Rant of the Week

Lies

 

I had always thought that the reason advertisers target mostly young adult viewers is because they have the most disposable income.  I don't think that's really true.  I think people in their 40's actually have more money to spend.   The real reason is because young adults still have a sliver of a smidgeon of a tiny little particle of belief that what advertisers are telling them is true.  I know the feeling, just as sometimes I can remember what it was like to be an adolescent boy and to have fantasies of power or great suffering or genius.  After a while you grow up, but not everbody grows up, and not everybody thinks the same thing makes you grown up.

You know that most ads lie or exaggerate but it just might be possible, you think, that this one product or service or whatever will gratify some desire or another.  Sometimes you even ignore advice that you know is good.  You just need it.  You just need to try it.  You buy it and, inevitably, it disappoints.   You store up that information.  By the time you are about 40, you are inured.   You are immune to the scam.  And advertising no longer works.

We're the only culture in the world that has grown up bombarded incessently by millions and millions of lies.  We allow it.  We are shameless.   And I am pretty sure that most people, as with most things, tend to think it could never be otherwise.  This is our system, our culture, our economy.  There are a lot of things we like about our lifestyles-- we wouldn't want to throw it all away by trying something radical.  So we abide the lies.
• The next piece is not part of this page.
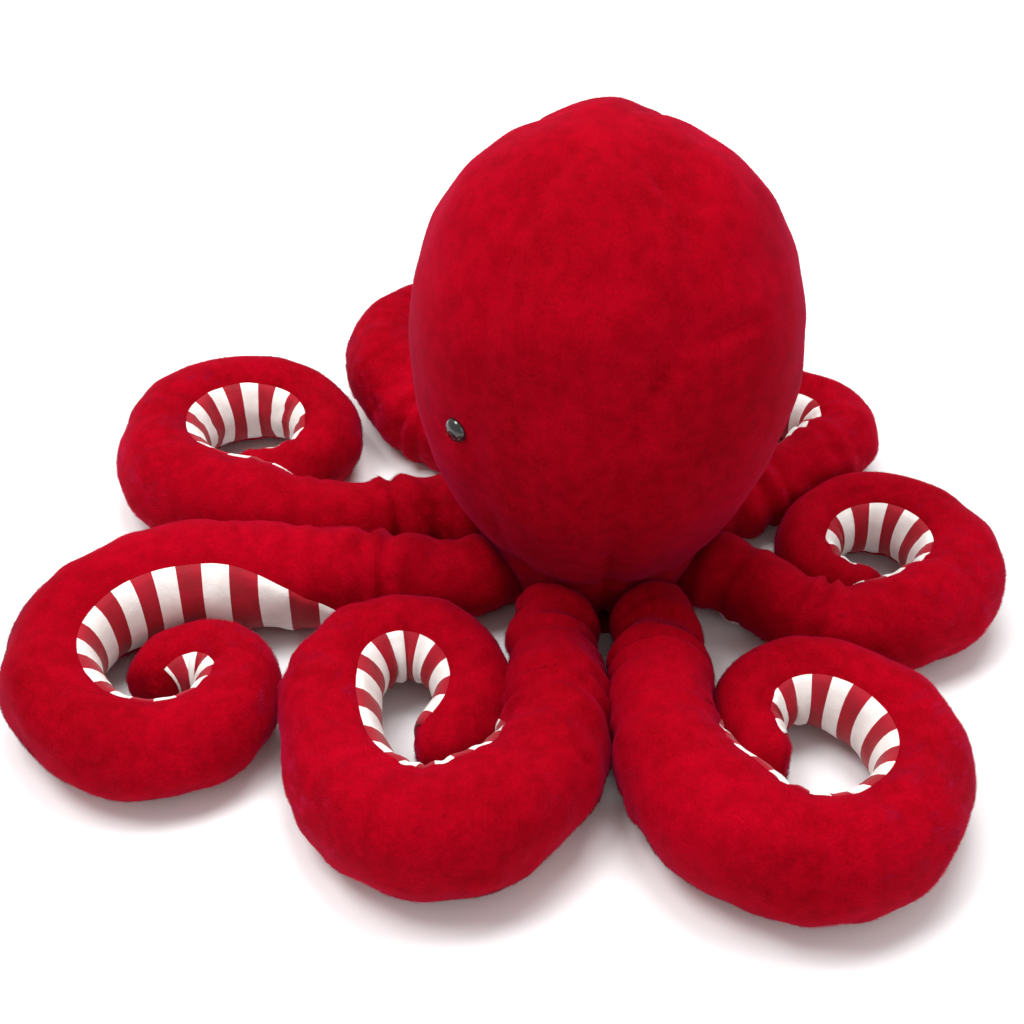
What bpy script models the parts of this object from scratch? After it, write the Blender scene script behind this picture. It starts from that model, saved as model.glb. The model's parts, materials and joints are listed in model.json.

So I sat there one day and tried to imagine a world in which most advertisers had some kind of moral feeling about truth and decided that they would try to make their ads as reasonably accurate as possible.  In a world like this, really lousy products would not survive because no one would agree to advertise them.  But most of the products we see around us would probably still be around us.  We just wouldn't be under great illusions about what they can do for us.

So, again, imagine a world in which most of what you hear and see is generally true. 

It will blow you mind.  It's a freaking wild concept.  The biggest difference is that it would matter.  You would care about stuff you hear.   You might react.  You might take it to heart.  You might be moved occasionally.

When something really important came along, it would sound really important, and you would believe it was really important.

We might find out that there are a lot of things we'd like to change about our lives, because we know the truth about our chances of eventually winning the lottery or looking like Katie Holmes or Brad Pitt.  We would know that this is what we are and we have to live with.